**Source excerpt:**
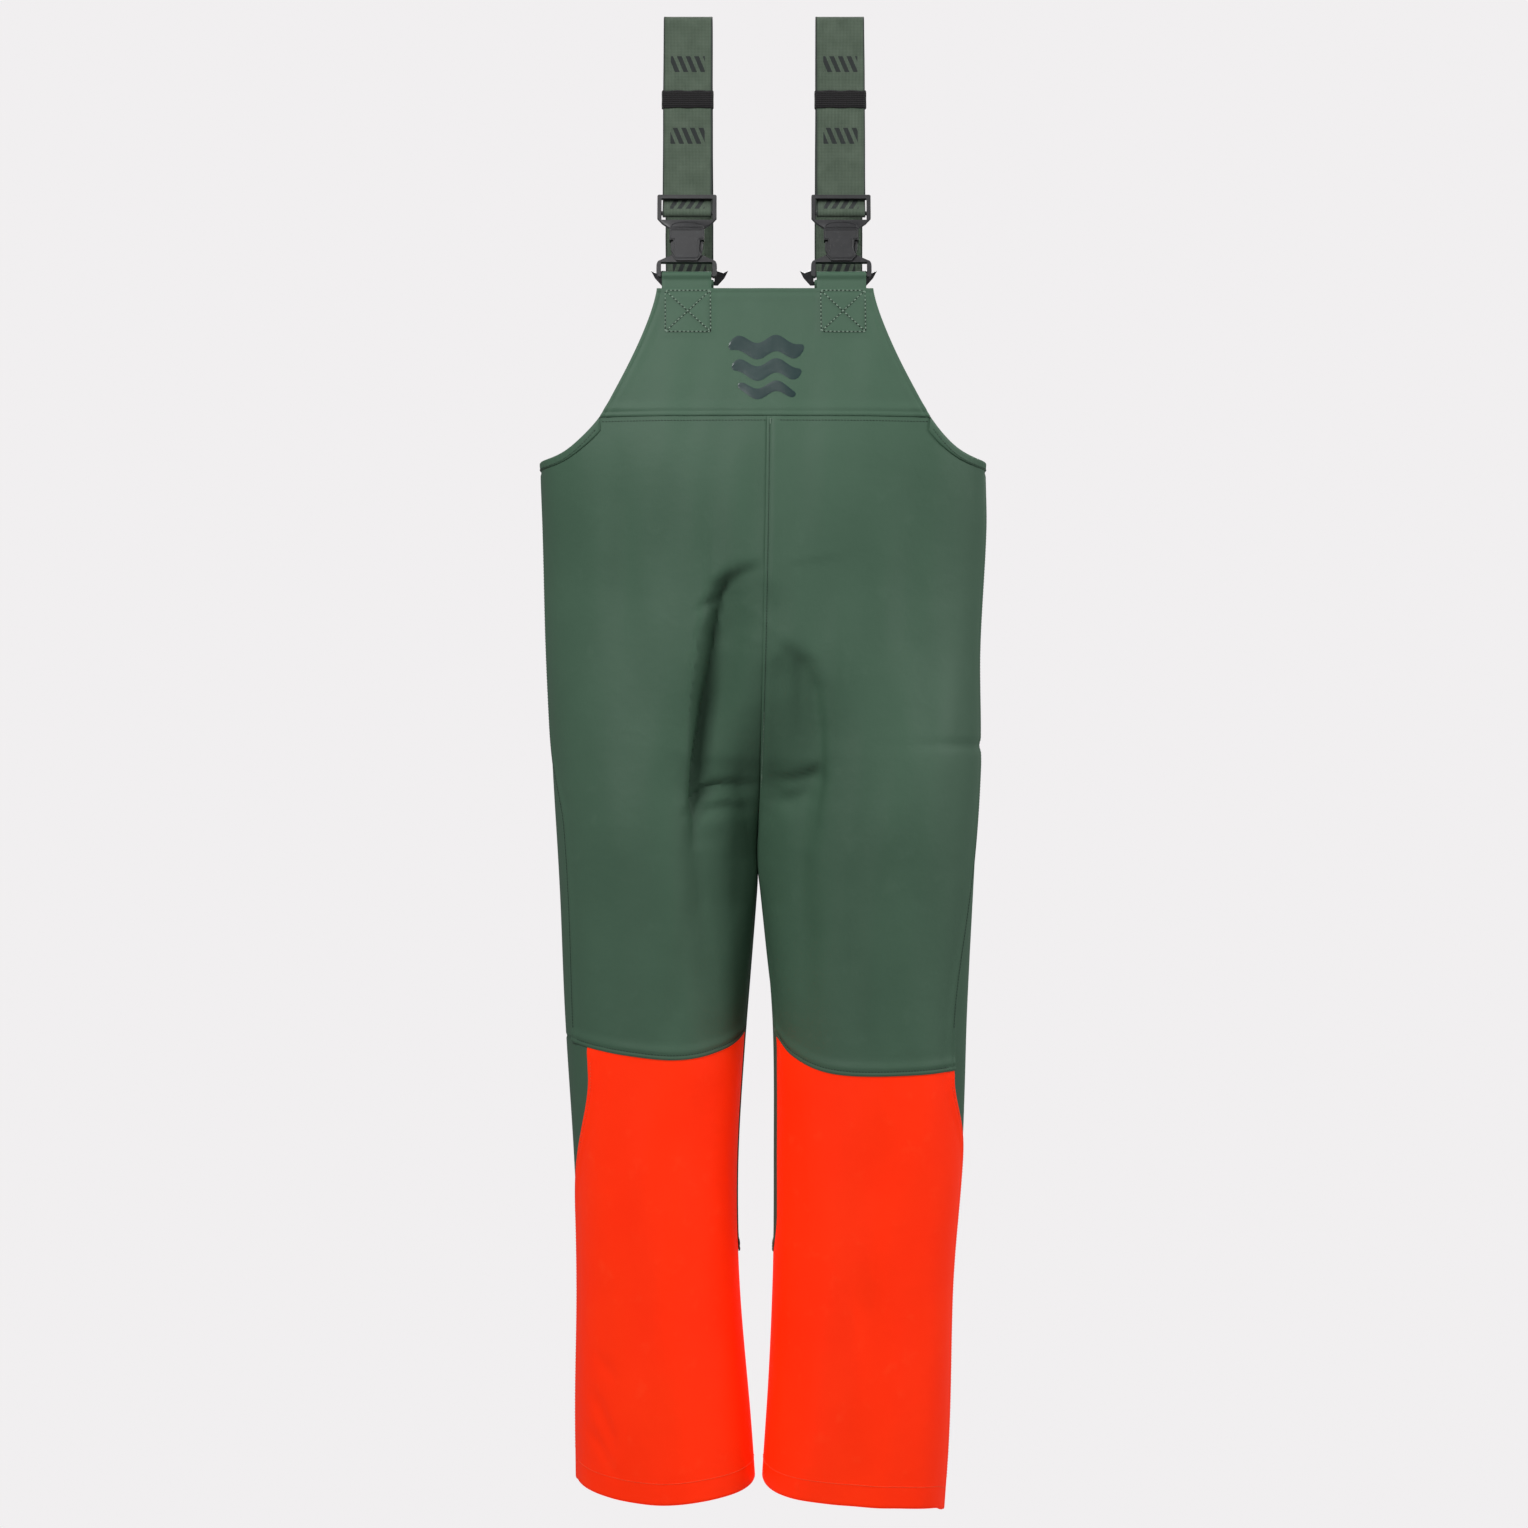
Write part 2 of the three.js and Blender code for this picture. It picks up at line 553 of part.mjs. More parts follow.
// One flexible prong, with the pad that shows in the socket's notch. hand is 1 or -1 along X.
function buckleProng(hand) {
  const outer = SOCKET_W / 2 - SOCKET_WALL - PRONG_ROOM;
  const inner = outer - PRONG_W;
  const padX = SOCKET_W / 2 - SOCKET_WALL + CATCH;
  const topZ = plugFootZ - GAP;
  const footZ = topZ - PRONG_L;
  const catchZ = windowTopZ - GAP;
  const outline = [
    [inner, topZ], [outer, topZ], [outer, catchZ], [padX - 0.8, catchZ],
    ...quarterTurn(outer, footZ, padX, lerp(catchZ, footZ, 0.25), 4).reverse(), [inner + 0.6, footZ],
  ];
  const shape = new THREE.Shape(outline.map(([x, z]) => new THREE.Vector2(hand * x, z)));
  const geometry = new THREE.ExtrudeGeometry(shape, { depth: PRONG_T, bevelEnabled: false });
  return geometry.rotateX(Math.PI / 2).translate(0, PRONG_T / 2, 0);
}

// The ring that joins the webbing to the rear tab, with pointed ears at its ends.
function rearRing() {
  const half = LOOP_W / 2;
  const arm = half - LOOP_ARM_W;
  const side = plate(
    [
      [half - 2, RING_H + BAR_R], [half + RING_EAR / 2, RING_H + BAR_R - 2.5], [half + RING_EAR, RING_H + BAR_R],
      [half + RING_EAR * 0.6, RING_H / 2], [half + 2, 1], [half - 1, -BAR_R],
    ],
    LADDER_T,
  );
  const opening = box(2 * arm, LADDER_T + 2, RING_H + 4 * BAR_R, 0, 0, RING_H / 2);
  return toGeometry(
    toSolid(side)
      .subtract(opening)
      .add(bar(BAR_R, 2 * half - LOOP_ARM_W, 0))
      .add(bar(BAR_R, 2 * half - LOOP_ARM_W, RING_H))
      .translate([0, 0, rearBarZ]),
  );
}

// The rear tab's bar, and the ring's upper bar that the webbing goes round.
const rearBarZ = YOKE_RISE / COS + tabBarZ(REAR_TAB_H);
const rearWebbingBarZ = rearBarZ + RING_H;

function keeper() {
  const outerHalf = WEBBING_W / 2 + GAP + KEEPER_WALL;
  const innerHalf = WEBBING_W / 2 + GAP;
  const near = runY - WEBBING_T / 2 - GAP;
  const far = tailY + WEBBING_T / 2 + GAP;
  const rectangle = (half, low, high) => [
    new THREE.Vector2(-half, low), new THREE.Vector2(half, low),
    new THREE.Vector2(half, high), new THREE.Vector2(-half, high),
  ];
  const shape = new THREE.Shape(rectangle(outerHalf, near - KEEPER_WALL, far + KEEPER_WALL));
  shape.holes.push(new THREE.Path(rectangle(innerHalf, near, far)));
  const geometry = new THREE.ExtrudeGeometry(shape, { depth: KEEPER_H, bevelEnabled: false });
  return geometry.translate(0, 0, KEEPER_Z);
}

// ---------------------------------------------------------------- webbing
// The fixed run: from above the buckle, over the rail, down behind and round the rear ring, sewn to itself.
function braceWebbing(side) {
  const frontTop = alongBrace(1, runY, foldUp);
  const foldDegrees = THREE.MathUtils.radToDeg(LEAN_ANGLE);
  const rearR = BAR_R + GAP + WEBBING_T / 2;
  const endY = runY - WEBBING_T - GAP;
  const swayTop = rearWebbingBarZ + 9;
  const rear = [
    at2(runY, rearWebbingBarZ + 9),
    ...sway(runY, rearWebbingBarZ + 9, rearR, rearWebbingBarZ, 5),
    ...arc(0, rearWebbingBarZ, rearR, 0, -180, 12),
    ...sway(-rearR, rearWebbingBarZ, endY, swayTop, 6),
    at2(endY, swayTop),
    at2(endY, swayTop + SEWN_END_H),
  ];
  const path = [
    alongBrace(1, runY, fixedRunZ),
    frontTop,
    ...arc(0, railZ, foldR, 180 - foldDegrees, foldDegrees, 16).slice(1),
    ...rear.map((point) => alongBrace(-1, point.x, point.y)),
  ];
  return ribbon(path, WEBBING_T, WEBBING_W, side * BRACE_X);
}

// The stretch just above the buckle, which bunches up when the plug slides out of the socket.
function lowerRun() {
  return ribbon([at2(runY, ladderTopZ + GAP), at2(runY, fixedRunZ - GAP)], WEBBING_T, WEBBING_W);
}

// The webbing's turn round the plug's bar, and its free end, which goes back up behind the run.
function webbingTail() {
  const path = [
    at2(runY, ladderTopZ),
    at2(runY, ladderWindowTopZ - 0.6),
    ...sway(runY, ladderWindowTopZ - 0.6, -wrapR, ladderBarZ, 8),
    ...arc(0, ladderBarZ, wrapR, 180, 360, 12),
    ...sway(wrapR, ladderBarZ, tailY, ladderWindowTopZ - 2, 6),
    at2(tailY, ladderWindowTopZ - 2),
    at2(tailY, TAIL_END_Z),
  ];
  return ribbon(path, WEBBING_T, WEBBING_W);
}

// ---------------------------------------------------------------- materials
const finish = (color, roughness, metalness = 0) => new THREE.MeshStandardMaterial({ color, roughness, metalness });
const greenFabric = finish(0x4a6555, 0.55);
const orangeFabric = finish(0xff3b10, 0.5);
const greenWebbing = finish(0x566a57, 0.9);
const blackElastic = finish(0x2b292b, 0.95);
const blackPlastic = finish(0x3b3b3d, 0.6);

function mesh(name, geometry, material) {
  const made = new THREE.Mesh(geometry, material);
  made.name = name;
  return made;
}

// ---------------------------------------------------------------- assembly
const garment = new THREE.Group();
garment.position.z = -railZ;

const level = (z) => () => z;
const hemToCalf = steps(0, CALF_Z, 3);
const calfToKnee = steps(CALF_Z, KNEE_Z, 4);
const kneeToArmhole = [
  ...steps(KNEE_Z, KNEE_Z + SIDE_SEAM_SWING_H, 7),
  ...steps(KNEE_Z + SIDE_SEAM_SWING_H, panelTop(1)(0), 2).slice(1),
];
// From the outside of the bib to its facing, which lies behind the tabs.
const facingDepth = (BIB_TOP_DEPTH / 2 - braceY) * COS + TAB_T + GAP / 2 + 2 * GAP;

garment.add(
  mesh(
    "bib_panel",
    chestPiece(1, BIB_SEAM_Z + GAP / 2, BIB_TOP_Z, bibHalf, 14, 5, 0, FABRIC_T),
    greenFabric,
  ),
  mesh(
    "back_yoke",
    chestPiece(-1, BIB_SEAM_Z + GAP / 2, YOKE_TOP_Z, yokeHalf, 14, 5, 0, FABRIC_T),
    greenFabric,
  ),
  mesh(
    "bib_facing",
    chestPiece(
      1, BIB_TOP_Z - FACING_H, BIB_TOP_Z - 1, (z) => bibHalf(z) - FACING_INSET, 12, 2,
      -facingDepth, facingDepth + FABRIC_T,
    ),
    greenFabric,
  ),
  mesh(
    "yoke_facing",
    chestPiece(
      -1, YOKE_TOP_Z - FACING_H, YOKE_TOP_Z - 1, (z) => yokeHalf(z) - FACING_INSET, 12, 2,
      -facingDepth, facingDepth + FABRIC_T,
    ),
    greenFabric,
  ),
);

for (const [hand, side] of [["left", 1], ["right", -1]]) {
  const aboveKnee = (p) => kneeSeam(p) + GAP / 2;
  const belowKnee = (p) => kneeSeam(p) - GAP / 2;
  garment.add(
    mesh(`${hand}_front_panel`, panel(side, 1, aboveKnee, panelTop(1), kneeToArmhole), greenFabric),
    mesh(
      `${hand}_back_panel`,
      panel(side, -1, level(CALF_Z + GAP / 2), panelTop(-1), [...calfToKnee, ...kneeToArmhole.slice(1)]),
      greenFabric,
    ),
    mesh(
      `${hand}_shin_panel`,
      panel(side, 1, level(0), belowKnee, [...hemToCalf, ...calfToKnee.slice(1)]),
      orangeFabric,
    ),
    mesh(`${hand}_calf_panel`, panel(side, -1, level(0), level(CALF_Z - GAP / 2), hemToCalf), orangeFabric),
    mesh(`${hand}_armhole_binding`, armholeBinding(side), greenFabric),
    mesh(`${hand}_hem_band`, hemBand(side), orangeFabric),
    mesh(`${hand}_brace_webbing`, braceWebbing(side), greenWebbing),
  );

  const front = braceGroup(side, 1);
  front.add(
    mesh(`${hand}_front_tab`, tab(FRONT_TAB_H), greenFabric),
    mesh(`${hand}_buckle_socket`, buckleSocket(), blackPlastic),
    mesh(`${hand}_buckle_plug`, bucklePlug(), blackPlastic),
    mesh(`${hand}_outer_prong`, buckleProng(side), blackPlastic),
    mesh(`${hand}_inner_prong`, buckleProng(-side), blackPlastic),
    mesh(`${hand}_webbing_lower_run`, lowerRun(), greenWebbing),
    mesh(`${hand}_webbing_tail`, webbingTail(), greenWebbing),
    mesh(`${hand}_keeper`, keeper(), blackElastic),
  );

  const rear = braceGroup(side, -1);
  rear.add(
    mesh(`${hand}_rear_tab`, tab(REAR_TAB_H).translate(0, 0, YOKE_RISE / COS), greenFabric),
    mesh(`${hand}_rear_ring`, rearRing(), blackPlastic),
  );
  garment.add(front, rear);
}

const bibTrousers = new THREE.Group();
bibTrousers.add(garment);

export default bibTrousers;
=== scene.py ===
"""Waterproof bib-and-brace fishing trousers, hung by their braces.

Garment measures are in millimetres above the hem. -Y is the front and +X is the wearer's left side.
"""

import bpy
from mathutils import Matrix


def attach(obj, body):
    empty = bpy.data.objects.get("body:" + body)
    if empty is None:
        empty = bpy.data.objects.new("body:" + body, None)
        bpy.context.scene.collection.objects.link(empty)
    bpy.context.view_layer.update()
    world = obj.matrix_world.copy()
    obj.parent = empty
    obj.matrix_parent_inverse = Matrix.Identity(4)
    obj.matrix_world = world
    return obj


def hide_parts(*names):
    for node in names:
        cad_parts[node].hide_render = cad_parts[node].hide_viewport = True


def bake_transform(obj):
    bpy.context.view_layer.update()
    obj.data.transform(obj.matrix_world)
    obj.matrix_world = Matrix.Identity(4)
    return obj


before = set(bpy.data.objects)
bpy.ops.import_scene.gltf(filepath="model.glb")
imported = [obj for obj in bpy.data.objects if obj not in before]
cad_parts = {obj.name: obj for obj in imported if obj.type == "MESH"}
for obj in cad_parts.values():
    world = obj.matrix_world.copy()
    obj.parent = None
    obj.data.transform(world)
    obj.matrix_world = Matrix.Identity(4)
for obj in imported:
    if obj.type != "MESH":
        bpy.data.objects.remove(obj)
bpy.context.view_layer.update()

import math
from functools import partial

import bmesh
import bpy
import numpy as np
from mathutils import Vector

# ---- camera
RAIL = 1497.759  # height of the rail's axis above the hem
CAMERA_DISTANCE = 3.2
CAMERA_HEIGHT = 738
LENS = 73.2


def add_object(name, data):
    made = bpy.data.objects.new(name, data)
    bpy.context.scene.collection.objects.link(made)
    return made


def place_camera():
    data = bpy.data.cameras.new("camera")
    data.lens = LENS
    data.sensor_width = 36
    camera = add_object("camera", data)
    camera.location = (0, -CAMERA_DISTANCE, (CAMERA_HEIGHT - RAIL) / 1000)
    camera.rotation_euler = (math.radians(90), 0, 0)
    bpy.context.scene.camera = camera


place_camera()

# ---- the cut of the garment
CALF, KNEE, FORK, RISE_TOP, ARMHOLE = 237, 448, 634, 900, 1046
BIB_SEAM, BIB_TOP, YOKE_TOP = 1086, 1217, 1227
BIB_FOOT_HALF, YOKE_FOOT_HALF = 166, 154  # half the width where they are sewn on
BIB_TOP_DEPTH = 73  # half the depth at the bib's top
CLOTH_T = 1.1
EDGE_HOLLOW = 1.35  # how far the edges beside the arms curve in
LEAN = 0.2  # of the bib, away from upright
BRACE_X = 78
WEBBING_W = 50
WEBBING_T = 1.6
TAB_T = 1.4


def smooth(t):
    t = np.clip(t, 0, 1)
    return t * t * (3 - 2 * t)


def lerp(a, b, t):
    return a + (b - a) * t


def hump(distance, width):
    return np.exp(-((distance / width) ** 2))


def profile(*stations):
    """A smooth curve through (place, value) stations, level beyond its ends."""
    places, values = np.array(stations, float).T
    before = np.maximum(np.arange(len(places)) - 1, 0)
    after = np.minimum(np.arange(len(places)) + 1, len(places) - 1)
    slopes = (values[after] - values[before]) / (places[after] - places[before])

    def at(place):
        i = np.clip(np.searchsorted(places, place, side="right") - 1, 0, len(places) - 2)
        span = places[i + 1] - places[i]
        t = np.clip((place - places[i]) / span, 0, 1)
        bend = t * (1 - t) * ((1 - t) * slopes[i] - t * slopes[i + 1]) * span
        return values[i] + t * t * (3 - 2 * t) * (values[i + 1] - values[i]) + bend

    return at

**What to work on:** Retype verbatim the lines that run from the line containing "const front = braceGroup(side, 1);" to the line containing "obj.matrix_parent_inverse = Matrix.Identity(4)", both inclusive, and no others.

**Written solution:**
  const front = braceGroup(side, 1);
  front.add(
    mesh(`${hand}_front_tab`, tab(FRONT_TAB_H), greenFabric),
    mesh(`${hand}_buckle_socket`, buckleSocket(), blackPlastic),
    mesh(`${hand}_buckle_plug`, bucklePlug(), blackPlastic),
    mesh(`${hand}_outer_prong`, buckleProng(side), blackPlastic),
    mesh(`${hand}_inner_prong`, buckleProng(-side), blackPlastic),
    mesh(`${hand}_webbing_lower_run`, lowerRun(), greenWebbing),
    mesh(`${hand}_webbing_tail`, webbingTail(), greenWebbing),
    mesh(`${hand}_keeper`, keeper(), blackElastic),
  );

  const rear = braceGroup(side, -1);
  rear.add(
    mesh(`${hand}_rear_tab`, tab(REAR_TAB_H).translate(0, 0, YOKE_RISE / COS), greenFabric),
    mesh(`${hand}_rear_ring`, rearRing(), blackPlastic),
  );
  garment.add(front, rear);
}

const bibTrousers = new THREE.Group();
bibTrousers.add(garment);

export default bibTrousers;
=== scene.py ===
"""Waterproof bib-and-brace fishing trousers, hung by their braces.

Garment measures are in millimetres above the hem. -Y is the front and +X is the wearer's left side.
"""

import bpy
from mathutils import Matrix


def attach(obj, body):
    empty = bpy.data.objects.get("body:" + body)
    if empty is None:
        empty = bpy.data.objects.new("body:" + body, None)
        bpy.context.scene.collection.objects.link(empty)
    bpy.context.view_layer.update()
    world = obj.matrix_world.copy()
    obj.parent = empty
    obj.matrix_parent_inverse = Matrix.Identity(4)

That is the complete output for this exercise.